How companies and countries invest in new technologies and sectors will be important. Directing a spigot of cash at the problem risks distortions and corruption.
For instance, Friends of the Earth International has raised concerns over support for “natural” solutions for climate change. A report from the NGO last week described these as a “wolf in sheep’s clothing”.
It warned against the prospect of greenwashing and expansion of monoculture vegetation, over biodiversity.
Ayukegba also raised concerns about some of the new opportunities arising from the shift to new technologies. Africa has substantial amounts of minerals that will be used, such as platinum in electrolysers for green hydrogen.

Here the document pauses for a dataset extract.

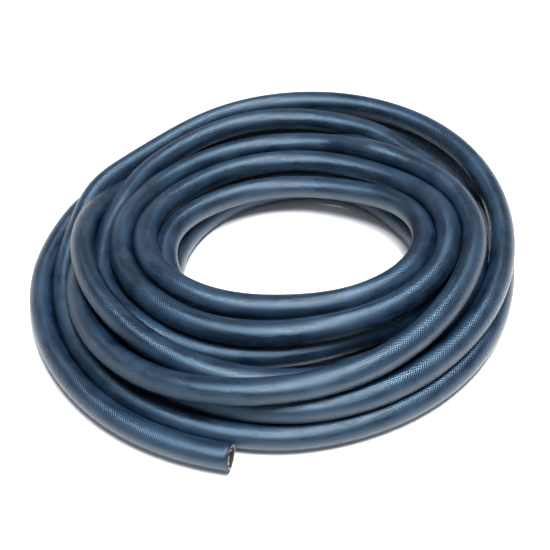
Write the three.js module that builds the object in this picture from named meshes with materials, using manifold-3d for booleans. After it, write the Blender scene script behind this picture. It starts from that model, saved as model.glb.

“Plenty of minerals from the continent are exported, while finished products such as solar panels and batteries must be imported back. The value chain is not favourable to Africa’s economy, there’s no value creation,” the AEC office said.
Talk is cheap. At the Paris talks, countries pledged to provide $100bn to help poorer states tackle climate change issues. That sum has not arrived and it will not be paid out at Glasgow.
International Renewable Energy Agency (IRENA) has pointed out that development finance institutions pledged to provide $2.07bn to support minigrids between 2012 and 2020. By that point, though, only 13% had been paid out “with the greatest shortfall in Sub-Saharan Africa”.
Investors are still coming to terms with how to secure financial surety for investments in new technologies. Such concerns will be even higher in locations such as Africa, often perceived as carrying high levels of political risk.
It seems likely that Glasgow will not resolve the issues posed by the dual challenge of climate change and energy access. Such hopes were always over optimistic.
Incremental steps – such as international support for South Africa’s transition and Nigeria’s net zero plans – may be as good as it gets, for now. As the years, and COPs role on, progress will continue to come slowly but the needs will certainly become more pressing.